Reproduce the following material exactly, including every line.

┄┄┄┄┄┄┄┄┄┄┄┄┄┄┄┄┄┄┄┄

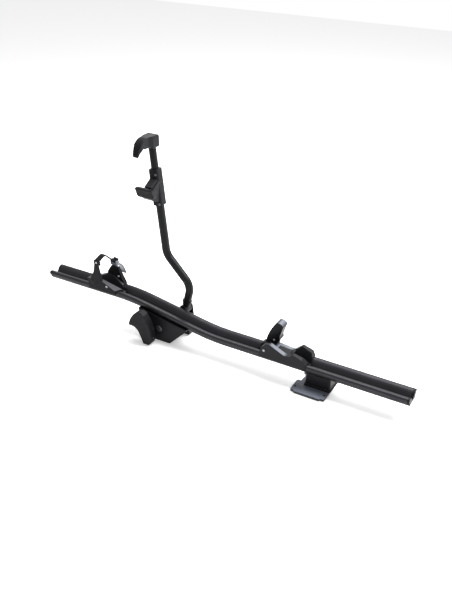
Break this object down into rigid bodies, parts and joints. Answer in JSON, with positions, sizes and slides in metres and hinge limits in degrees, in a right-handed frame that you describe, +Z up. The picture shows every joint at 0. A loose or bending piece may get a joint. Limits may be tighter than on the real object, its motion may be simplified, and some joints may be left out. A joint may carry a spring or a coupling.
{
  "type": "roof mounted bike carrier",
  "caption": "Upright roof carrier for a bicycle: bent tray rail on two feet, strapped front wheel holder, sliding rear cradle and folding arm with telescoping frame jaws.",
  "frame": {"origin": "middle of the front foot's seat on the roof bar, at the mouth of the hole for the bar's bolt", "axes": "+X along the rail towards its rear end, +Y towards the arm's side, +Z up"},
  "size_m": [1.45, 0.1803, 0.747],
  "materials": {
    "anodised": "satin black anodised extrusion",
    "tube": "satin black powder coat",
    "moulding": "fine-grained black moulding",
    "rubber": "matt black rubber",
    "steel": "zinc-plated",
    "bronze": "turned"
  },
  "bodies": {
    "carrier": {"rail": "anodised", "front_end_cap": "moulding", "rear_end_cap": "moulding", "front_foot_housing": "moulding", "front_foot_pad": "rubber", "fork_plate": "moulding", "pivot_pins": "steel", "front_rail_bolts": "steel", "front_rail_nuts": "steel", "lock_bezel": "steel", "rear_foot_block": "moulding", "rear_rail_bolts": "steel", "rear_rail_nuts": "steel", "rear_foot_plate": "moulding", "rear_foot_pad": "rubber", "rear_plate_screws": "steel", "front_saddle": "moulding", "strap_post": "moulding", "strap_buttress": "moulding", "wheel_strap": "rubber", "saddle_screws": "steel", "buckle_base": "moulding", "buckle_pins": "steel"},
    "clamp_lever": {"clamp_lever": "moulding", "clamp_shaft": "steel", "lever_cross_pin": "steel"},
    "draw_nut": {"draw_nut": "steel"},
    "lock_plug": {"lock_plug": "steel"},
    "buckle_lever": {"buckle_lever": "moulding"},
    "buckle_pawl": {"buckle_pawl": "moulding"},
    "arm": {"arm_hub": "tube", "arm_tube": "tube", "lower_jaw": "moulding", "lower_jaw_pad": "rubber", "jaw_sleeve_screws": "steel", "flex_drive": "steel", "screw_bearing": "bronze"},
    "knob": {"torque_knob": "moulding", "knob_shaft": "steel"},
    "lead_screw": {"lead_screw": "steel"},
    "upper_jaw": {"inner_tube": "tube", "drive_nut": "bronze", "upper_jaw": "moulding", "upper_jaw_pad": "rubber", "upper_jaw_screws": "steel"},
    "rear_cradle": {"rear_saddle": "moulding", "rear_saddle_pad": "rubber", "rear_saddle_screws": "steel"}
  },
  "joints": [
    {"name": "arm_fold", "type": "hinge", "parent": "carrier", "child": "arm", "pos_m": [0.071, 0.06, 0.105], "axis": [0, 1, 0], "range_deg": [0, 84]},
    {"name": "jaw_slide", "type": "slide", "parent": "arm", "child": "upper_jaw", "axis": [-0.1054, 0, 0.9944], "range_m": [-0.07, 0]},
    {"name": "knob_turn", "type": "hinge", "parent": "arm", "child": "knob", "pos_m": [0.071, 0.06, 0.105], "axis": [0.2425, 0, 0.9701], "range_deg": [-1261, 0]},
    {"name": "screw_turn", "type": "hinge", "parent": "arm", "child": "lead_screw", "pos_m": [-0.00745, 0.06, 0.352], "axis": [-0.1054, 0, 0.9944], "range_deg": [-1261, 0]},
    {"name": "clamp_lever_turn", "type": "hinge", "parent": "carrier", "child": "clamp_lever", "pos_m": [0, -0.062, 0.03], "axis": [0, -1, 0], "range_deg": [0, 70]},
    {"name": "draw_nut_slide", "type": "slide", "parent": "carrier", "child": "draw_nut", "axis": [0, 0, -1], "range_m": [0, 0.0029]},
    {"name": "lock_turn", "type": "hinge", "parent": "carrier", "child": "lock_plug", "pos_m": [0.02, -0.0455, 0.056], "axis": [0, 1, 0], "range_deg": [0, 90]},
    {"name": "buckle_lever_turn", "type": "hinge", "parent": "carrier", "child": "buckle_lever", "pos_m": [-0.23123, 0.04973, 0.2205], "axis": [0.9848, -0.1736, 0], "range_deg": [0, 75]},
    {"name": "buckle_pawl_turn", "type": "hinge", "parent": "carrier", "child": "buckle_pawl", "pos_m": [-0.23158, 0.04776, 0.2305], "axis": [0.9848, -0.1736, 0], "range_deg": [0, 20]},
    {"name": "cradle_slide", "type": "slide", "parent": "carrier", "child": "rear_cradle", "axis": [1, 0, 0], "range_m": [-0.115, 0.3]}
  ],
  "couplings": [
    {"joint": "knob_turn", "follows": "jaw_slide", "rad_per_m": 314.16},
    {"joint": "screw_turn", "follows": "jaw_slide", "rad_per_m": 314.16},
    {"joint": "draw_nut_slide", "follows": "clamp_lever_turn", "m_per_rad": 0.002349}
  ]
}
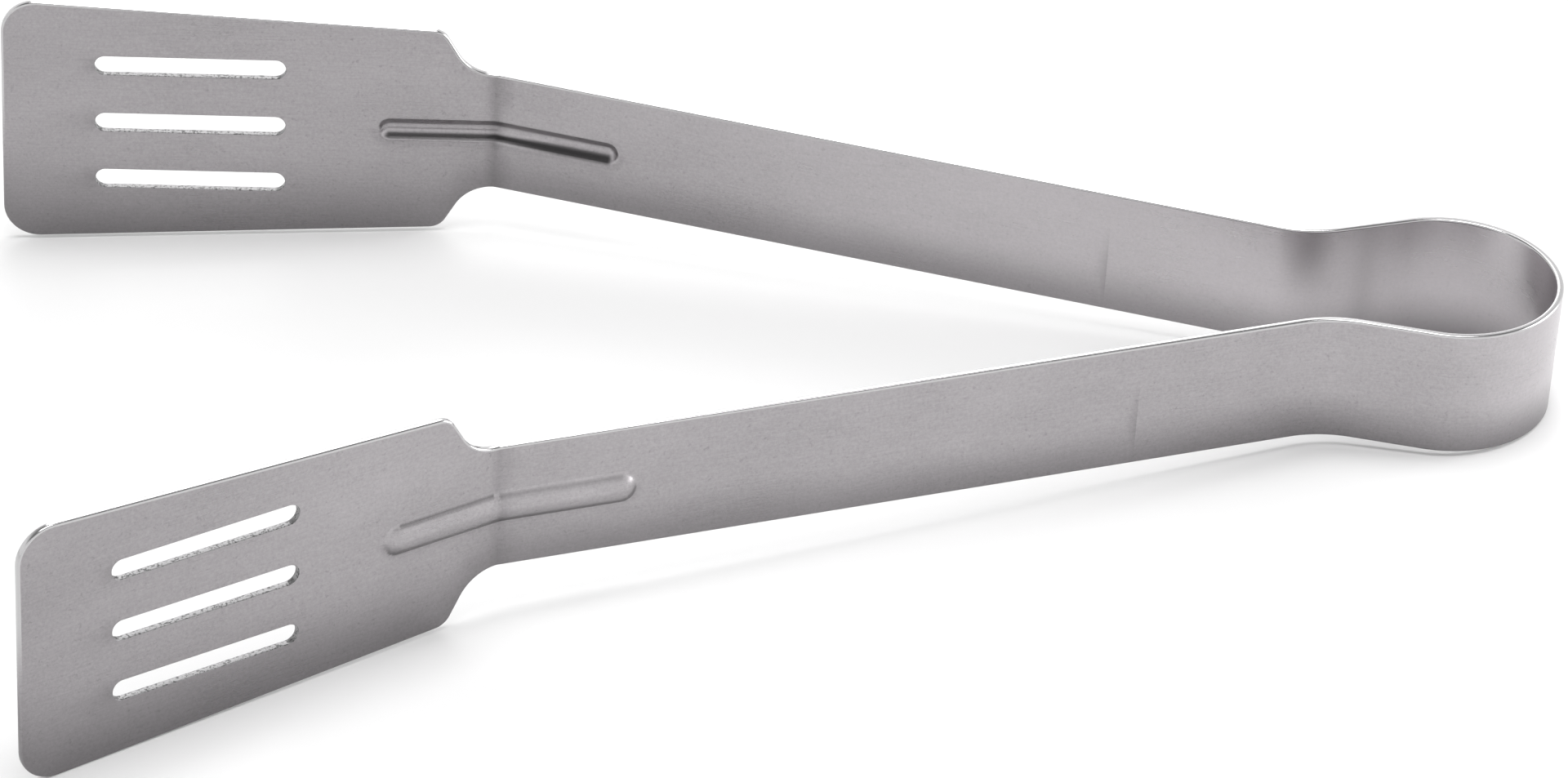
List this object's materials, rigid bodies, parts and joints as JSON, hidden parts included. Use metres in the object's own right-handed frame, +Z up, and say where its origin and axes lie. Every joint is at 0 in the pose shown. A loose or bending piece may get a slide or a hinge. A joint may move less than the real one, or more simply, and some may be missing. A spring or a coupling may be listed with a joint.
{
  "type": "slotted spatula tongs",
  "caption": "One-piece steel serving tongs: a spring bow, two arms and cranked slotted spatula blades that close tip to tip.",
  "frame": {"origin": "centre of the tongs' footprint on the surface they stand on, edge down", "axes": "+X towards the back of the bow, +Y towards the rear arm, +Z up across the width of the strip"},
  "size_m": [0.2609, 0.1608, 0.0468],
  "materials": {
    "spring_steel": "fine-rolled satin stainless steel, bright on the deburred edges"
  },
  "bodies": {
    "bow_crown": {"bow_crown": "spring_steel"},
    "front_neck": {"front_bow_leg": "spring_steel", "front_neck": "spring_steel"},
    "front_arm": {"front_arm": "spring_steel", "front_blade": "spring_steel"},
    "rear_neck": {"rear_bow_leg": "spring_steel", "rear_neck": "spring_steel"},
    "rear_arm": {"rear_arm": "spring_steel", "rear_blade": "spring_steel"}
  },
  "joints": [
    {"name": "rear_bow_flex", "type": "hinge", "parent": "bow_crown", "child": "rear_neck", "pos_m": [0.12246, 0.03233, 0.01162], "axis": [0.049, 0, 0.9988], "range_deg": [0, 9.75], "stiffness_Nm_per_rad": 20.1},
    {"name": "rear_arm_flex", "type": "hinge", "parent": "rear_neck", "child": "rear_arm", "pos_m": [0.0802, 0.03442, 0.01369], "axis": [0.049, 0, 0.9988], "range_deg": [0, 9.42], "stiffness_Nm_per_rad": 12.3},
    {"name": "front_bow_flex", "type": "hinge", "parent": "bow_crown", "child": "front_neck", "pos_m": [0.12246, 0.00552, 0.01162], "axis": [0.049, 0, 0.9988], "range_deg": [-9.77, 0], "stiffness_Nm_per_rad": 20.1},
    {"name": "front_arm_flex", "type": "hinge", "parent": "front_neck", "child": "front_arm", "pos_m": [0.08073, 0.00374, 0.01367], "axis": [0.049, 0, 0.9988], "range_deg": [-9.42, 0], "stiffness_Nm_per_rad": 12.3}
  ],
  "couplings": [
    {"joint": "rear_arm_flex", "follows": "rear_bow_flex", "ratio": 0.9641},
    {"joint": "front_bow_flex", "follows": "rear_bow_flex", "ratio": -1},
    {"joint": "front_arm_flex", "follows": "rear_bow_flex", "ratio": -0.9641}
  ]
}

┄┄┄┄┄┄┄┄┄┄┄┄┄┄┄┄┄┄┄┄

- [Finished task]
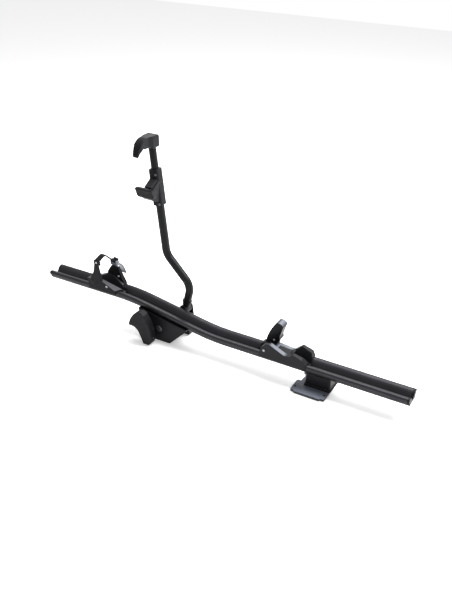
Break this object down into rigid bodies, parts and joints. Answer in JSON, with positions, sizes and slides in metres and hinge limits in degrees, in a right-handed frame that you describe, +Z up. The picture shows every joint at 0. A loose or bending piece may get a joint. Limits may be tighter than on the real object, its motion may be simplified, and some joints may be left out. A joint may carry a spring or a coupling.
{
  "type": "roof mounted bike carrier",
  "caption": "Upright roof carrier for a bicycle: bent tray rail on two feet, strapped front wheel holder, sliding rear cradle and folding arm with telescoping frame jaws.",
  "frame": {"origin": "middle of the front foot's seat on the roof bar, at the mouth of the hole for the bar's bolt", "axes": "+X along the rail towards its rear end, +Y towards the arm's side, +Z up"},
  "size_m": [1.45, 0.1803, 0.747],
  "materials": {
    "anodised": "satin black anodised extrusion",
    "tube": "satin black powder coat",
    "moulding": "fine-grained black moulding",
    "rubber": "matt black rubber",
    "steel": "zinc-plated",
    "bronze": "turned"
  },
  "bodies": {
    "carrier": {"rail": "anodised", "front_end_cap": "moulding", "rear_end_cap": "moulding", "front_foot_housing": "moulding", "front_foot_pad": "rubber", "fork_plate": "moulding", "pivot_pins": "steel", "front_rail_bolts": "steel", "front_rail_nuts": "steel", "lock_bezel": "steel", "rear_foot_block": "moulding", "rear_rail_bolts": "steel", "rear_rail_nuts": "steel", "rear_foot_plate": "moulding", "rear_foot_pad": "rubber", "rear_plate_screws": "steel", "front_saddle": "moulding", "strap_post": "moulding", "strap_buttress": "moulding", "wheel_strap": "rubber", "saddle_screws": "steel", "buckle_base": "moulding", "buckle_pins": "steel"},
    "clamp_lever": {"clamp_lever": "moulding", "clamp_shaft": "steel", "lever_cross_pin": "steel"},
    "draw_nut": {"draw_nut": "steel"},
    "lock_plug": {"lock_plug": "steel"},
    "buckle_lever": {"buckle_lever": "moulding"},
    "buckle_pawl": {"buckle_pawl": "moulding"},
    "arm": {"arm_hub": "tube", "arm_tube": "tube", "lower_jaw": "moulding", "lower_jaw_pad": "rubber", "jaw_sleeve_screws": "steel", "flex_drive": "steel", "screw_bearing": "bronze"},
    "knob": {"torque_knob": "moulding", "knob_shaft": "steel"},
    "lead_screw": {"lead_screw": "steel"},
    "upper_jaw": {"inner_tube": "tube", "drive_nut": "bronze", "upper_jaw": "moulding", "upper_jaw_pad": "rubber", "upper_jaw_screws": "steel"},
    "rear_cradle": {"rear_saddle": "moulding", "rear_saddle_pad": "rubber", "rear_saddle_screws": "steel"}
  },
  "joints": [
    {"name": "arm_fold", "type": "hinge", "parent": "carrier", "child": "arm", "pos_m": [0.071, 0.06, 0.105], "axis": [0, 1, 0], "range_deg": [0, 84]},
    {"name": "jaw_slide", "type": "slide", "parent": "arm", "child": "upper_jaw", "axis": [-0.1054, 0, 0.9944], "range_m": [-0.07, 0]},
    {"name": "knob_turn", "type": "hinge", "parent": "arm", "child": "knob", "pos_m": [0.071, 0.06, 0.105], "axis": [0.2425, 0, 0.9701], "range_deg": [-1261, 0]},
    {"name": "screw_turn", "type": "hinge", "parent": "arm", "child": "lead_screw", "pos_m": [-0.00745, 0.06, 0.352], "axis": [-0.1054, 0, 0.9944], "range_deg": [-1261, 0]},
    {"name": "clamp_lever_turn", "type": "hinge", "parent": "carrier", "child": "clamp_lever", "pos_m": [0, -0.062, 0.03], "axis": [0, -1, 0], "range_deg": [0, 70]},
    {"name": "draw_nut_slide", "type": "slide", "parent": "carrier", "child": "draw_nut", "axis": [0, 0, -1], "range_m": [0, 0.0029]},
    {"name": "lock_turn", "type": "hinge", "parent": "carrier", "child": "lock_plug", "pos_m": [0.02, -0.0455, 0.056], "axis": [0, 1, 0], "range_deg": [0, 90]},
    {"name": "buckle_lever_turn", "type": "hinge", "parent": "carrier", "child": "buckle_lever", "pos_m": [-0.23123, 0.04973, 0.2205], "axis": [0.9848, -0.1736, 0], "range_deg": [0, 75]},
    {"name": "buckle_pawl_turn", "type": "hinge", "parent": "carrier", "child": "buckle_pawl", "pos_m": [-0.23158, 0.04776, 0.2305], "axis": [0.9848, -0.1736, 0], "range_deg": [0, 20]},
    {"name": "cradle_slide", "type": "slide", "parent": "carrier", "child": "rear_cradle", "axis": [1, 0, 0], "range_m": [-0.115, 0.3]}
  ],
  "couplings": [
    {"joint": "knob_turn", "follows": "jaw_slide", "rad_per_m": 314.16},
    {"joint": "screw_turn", "follows": "jaw_slide", "rad_per_m": 314.16},
    {"joint": "draw_nut_slide", "follows": "clamp_lever_turn", "m_per_rad": 0.002349}
  ]
}
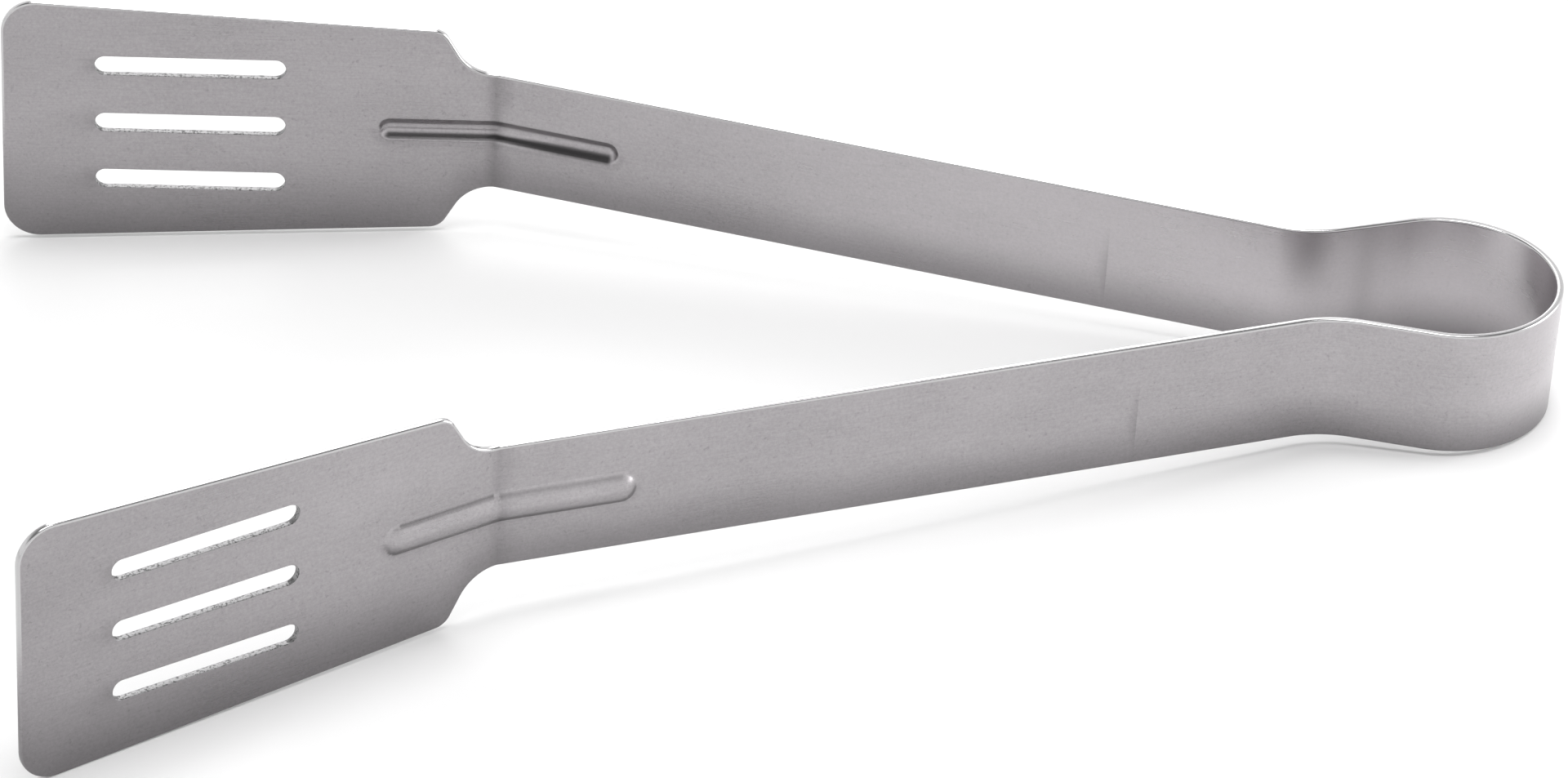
List this object's materials, rigid bodies, parts and joints as JSON, hidden parts included. Use metres in the object's own right-handed frame, +Z up, and say where its origin and axes lie. Every joint is at 0 in the pose shown. A loose or bending piece may get a slide or a hinge. A joint may move less than the real one, or more simply, and some may be missing. A spring or a coupling may be listed with a joint.
{
  "type": "slotted spatula tongs",
  "caption": "One-piece steel serving tongs: a spring bow, two arms and cranked slotted spatula blades that close tip to tip.",
  "frame": {"origin": "centre of the tongs' footprint on the surface they stand on, edge down", "axes": "+X towards the back of the bow, +Y towards the rear arm, +Z up across the width of the strip"},
  "size_m": [0.2609, 0.1608, 0.0468],
  "materials": {
    "spring_steel": "fine-rolled satin stainless steel, bright on the deburred edges"
  },
  "bodies": {
    "bow_crown": {"bow_crown": "spring_steel"},
    "front_neck": {"front_bow_leg": "spring_steel", "front_neck": "spring_steel"},
    "front_arm": {"front_arm": "spring_steel", "front_blade": "spring_steel"},
    "rear_neck": {"rear_bow_leg": "spring_steel", "rear_neck": "spring_steel"},
    "rear_arm": {"rear_arm": "spring_steel", "rear_blade": "spring_steel"}
  },
  "joints": [
    {"name": "rear_bow_flex", "type": "hinge", "parent": "bow_crown", "child": "rear_neck", "pos_m": [0.12246, 0.03233, 0.01162], "axis": [0.049, 0, 0.9988], "range_deg": [0, 9.75], "stiffness_Nm_per_rad": 20.1},
    {"name": "rear_arm_flex", "type": "hinge", "parent": "rear_neck", "child": "rear_arm", "pos_m": [0.0802, 0.03442, 0.01369], "axis": [0.049, 0, 0.9988], "range_deg": [0, 9.42], "stiffness_Nm_per_rad": 12.3},
    {"name": "front_bow_flex", "type": "hinge", "parent": "bow_crown", "child": "front_neck", "pos_m": [0.12246, 0.00552, 0.01162], "axis": [0.049, 0, 0.9988], "range_deg": [-9.77, 0], "stiffness_Nm_per_rad": 20.1},
    {"name": "front_arm_flex", "type": "hinge", "parent": "front_neck", "child": "front_arm", "pos_m": [0.08073, 0.00374, 0.01367], "axis": [0.049, 0, 0.9988], "range_deg": [-9.42, 0], "stiffness_Nm_per_rad": 12.3}
  ],
  "couplings": [
    {"joint": "rear_arm_flex", "follows": "rear_bow_flex", "ratio": 0.9641},
    {"joint": "front_bow_flex", "follows": "rear_bow_flex", "ratio": -1},
    {"joint": "front_arm_flex", "follows": "rear_bow_flex", "ratio": -0.9641}
  ]
}